For years I’ve heard of a thing called ‘leaky gut’. The first time I heard it, I imagined a dripping pipe. Little did I know, in a way, I was correct but also so far off from the truth. In this post, I explore the connection between Autoimmune Diseases and Leaky Gut.
What is a Leaky Gut?
Leaky gut, also known as increased intestinal permeability, is a digestive condition in which bacteria and toxins are able to “leak” through the intestinal wall. It can be caused by medications. Antibiotics, steroids or over-the-counter pain relievers like aspirin, can irritate the intestinal lining and damage protective mucus layers. This irritation can start or continue the inflammation cycle that leads to intestinal permeability.
Other causes / factors contributing to leaky gut:
- gluten and GMO wheat
- GMO corn
- intestinal parasites
- nutrient deficiencies
- toxins and chemicals in foods
- glyphosate (Roundup, an agricultural herbicide, which many farm crops are exposed to)
- and more
What’s it got to do with Autoimmune Diseases?

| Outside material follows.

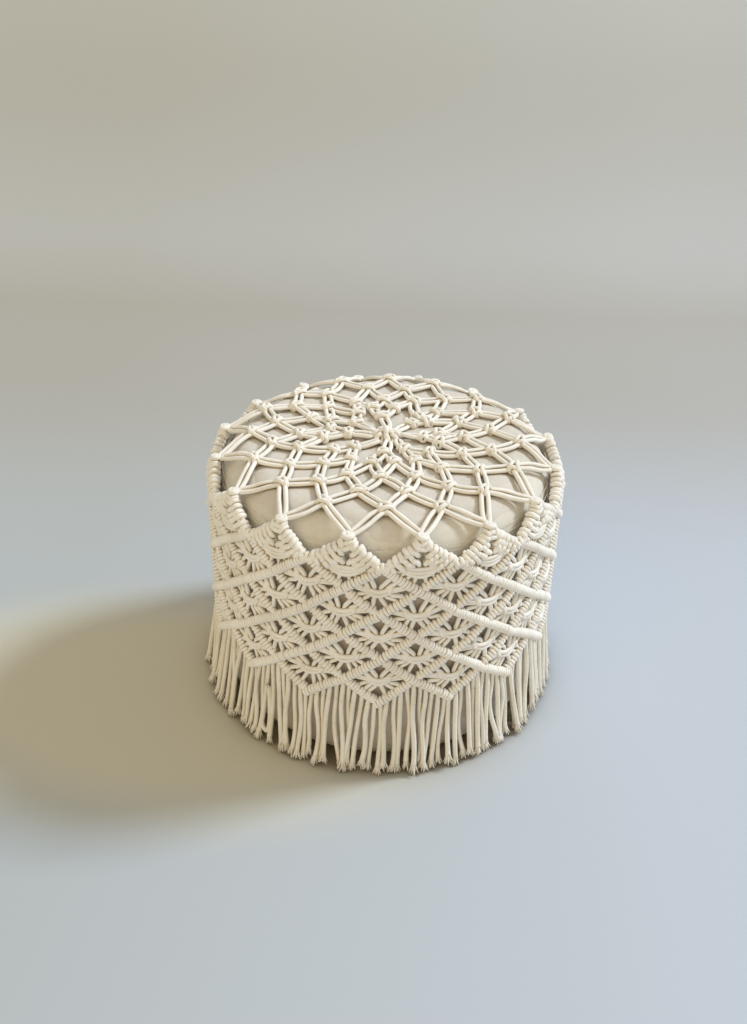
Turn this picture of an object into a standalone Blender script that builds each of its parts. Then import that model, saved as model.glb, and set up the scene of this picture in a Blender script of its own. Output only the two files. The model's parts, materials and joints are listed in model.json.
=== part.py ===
"""Round stuffed pouf in plain fabric with a slip-over knotted cord cover and a hanging fringe.

Units are metres, +Z is up and the front faces -Y.  The pouf stands on z = 0, centred on the Z axis.
"""
import math

import bmesh
import bpy

OBJECT_NAME = "macrame_pouf"
MM = 0.001

# ---- clearances ------------------------------------------------------------------------------
GAP = 0.3 * MM            # between pieces that touch on the real pouf
RUNNING_GAP = 0.5 * MM    # between pieces that move past each other
MERGE = 0.05 * MM         # welds the seams of turned and wrapped shapes

# ---- the stuffed pouf ------------------------------------------------------------------------
POUF_RADIUS = 200.5 * MM
SEAM_HEIGHT = 296 * MM    # seam between the side and the domed top
DOME_RISE = 33 * MM       # crown of the top above that seam
DOME_POWER = 6            # how flat the dome stays before its shoulder turns down
BASE_EDGE = 14 * MM       # rounding of the side panel into the base
FABRIC = 1.5 * MM         # outer fabric with its interlining
BAG_CORNER = 12 * MM      # rounding of the inner bag at its base
TURN_STEPS = 64
DOME_POINTS = 12
EDGE_POINTS = 4

# ---- base and zip ----------------------------------------------------------------------------
ZIP_END_MARGIN = 36.5 * MM  # from each end of the zip to the edge of the flat base
ZIP_SLOT = 14 * MM        # width of the opening between the base panels at the zip
ZIP_SLOT_END = 5 * MM     # how far the slot runs past each end of the tapes
TAPE_WIDTH = 16 * MM
TAPE_THICKNESS = 0.6 * MM
COIL_WIDTH = 1.3 * MM
COIL_HEIGHT = 1.8 * MM
COIL_SPLIT = 1.4 * MM     # space between the two coils, which the slider's wedge runs in
SLIDER_LENGTH = 12 * MM
SLIDER_WIDTH = 9 * MM
SLIDER_PLATE = 1.2 * MM
SLIDER_TOP_PLATE = 0.8 * MM
COIL_CLEARANCE = 0.4 * MM
WEDGE_WIDTH = 0.7 * MM
WEDGE_LENGTH = 3 * MM
LUG_LENGTH = 3.2 * MM
LUG_WIDTH = 1 * MM
PIN_RADIUS = 0.6 * MM
EYE_HOLE_RADIUS = 0.95 * MM
EYE_RADIUS = 1.6 * MM
EYE_WIDTH = 3.8 * MM
PULL_LENGTH = 14 * MM
PULL_THICKNESS = 1.2 * MM
PULL_FLOOR_GAP = 0.4 * MM
STOP_LENGTH = 3 * MM
STOP_WIDTH = 4.4 * MM
STOP_THICKNESS = 1.3 * MM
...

“The typical medical approach to autoimmune conditions is to suppress the immune system with anti-inflammatory medications, immunosuppressives, corticosteroids, chemotherapy and other medications to try and slow down the damage. But this is a bandaid approach in that it covers up the symptoms and lessens them, but doesn’t do anything for the root cause or any real treatment. Suppressing the immune system is never a good idea as it can lead to a greater risk of other infections.” – Ross Walter
What can you do about it?
1. Get professional help > There is no better guide around Leaky Gut than a Naturopath who can review a holistic strategy of how your individual and unique circumstances might exacerbate or affect a leaky gut.
2. Diet > The quickest thing I’ve read one can do is review your diet and what foods or drinks might cause the most irritation or sensitivity eg I don’t eat so much bread as I noticed, I always broke out in my skin the next day after eating it. A naturopath can help you do this by way of an elimination plan. I don’t like to use the word ‘diet’, it shouldn’t be a diet per se but a conscious lifestyle decision. Learn your inflammatory triggers. Becoming aware and more conscious of your food and drink choices is highly enlightening and helps to avoid some symptoms that might be caused by your leaky gut.
3. Probiotics > Add probiotics into your medicine regime with the help and guidance of a professional. Probiotics can interfere with your current medicines so don’t just go out and decide when and how much to take. When you’ve found someone to help you such as GP or a naturopath, my chemist recommends to go for at least 50 billion organisms per tablet and go for strains that include the LGG strain (and note that it’s heat-sensitive).